I have been learning to reload 9mm ammo for my XDM. I am using Tite Group Powder, 115 gn plated round nose Berry Bullets, and I have shot 20 rds at 4.0 gn ( 1/2 failed to eject cleanly). I upped the load to 4.5 (max load) and the next 20 rounds worked fine....so I backed the next 20 rounds down to 4.3..again they fired fine.......what I have noticed is the outside of the casing on one side has a partial powder burn and I do not know why? Is the crimp a little light and the powder is still burning? 

Also I have had a wide range of opinions on using small pistol MAGNUM primers for my 9mm. Some say its ok just back down the load a little. Could use a little insight on both question.


----------



## gmaske (Jan 7, 2008)

The powder burns on the cases is blow by. The mouth of the case isn't expanding enough to totally seal the chamber. This is pretty common on low power reloads and nothing to worry about. As to using Mag. primers....If it ain't in the book DON'T. You don't know what they will do to chamber pressure. You could be exceeding max. buy quite a bit and everything would seem just fine for hunders of rounds and then BOOM! Stick with what's in the book and be safe.


----------



## TOF (Sep 7, 2006)

Light loads or slow powder can produce inferior case to chamber seals.
Dont crimp more than enough to straighten the case wall. Berry bullets are very soft and can be crimped undersize. FMJ's don't require more than a straight case wall either.

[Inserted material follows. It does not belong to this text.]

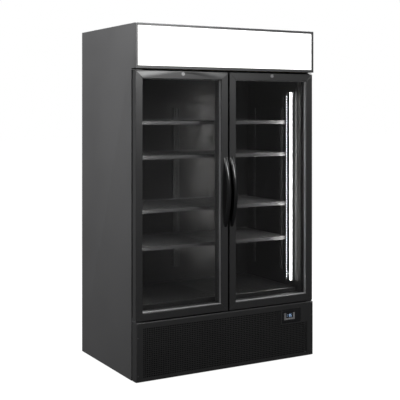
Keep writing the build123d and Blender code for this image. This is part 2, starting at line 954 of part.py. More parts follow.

I tried Tight Group but didn't like it. It would jam my 357 revolver every few shots by leaving chunks of debri in the cylinder to barrel interface zone. It didn't turn me on for 9MM or 40 loads either. Debri left in the chamber may prevent the case sealing in your situation.


----------



## DevilsJohnson (Oct 21, 2007)

I had a not so good experience with Tight Group powder. It just seemed a little too dirty for me. I did get a pretty messy chamber after just a few sent down range. I have been using Unique from Alliant most the time these days and it does well for what I load (38.357.9mm.40.44 rem mag,45 ACP) .


----------



## Baldy (Jun 21, 2006)

I have two basic pistol powders I use, and they are Winchester-231/,Bullseye. They cover everything from 9mm to .44spl. I use Winchester 296 for mag loads. YMMV.


----------



## azslobster (Sep 6, 2009)

Thanks for everyone's input........I will try some of the suggestions


----------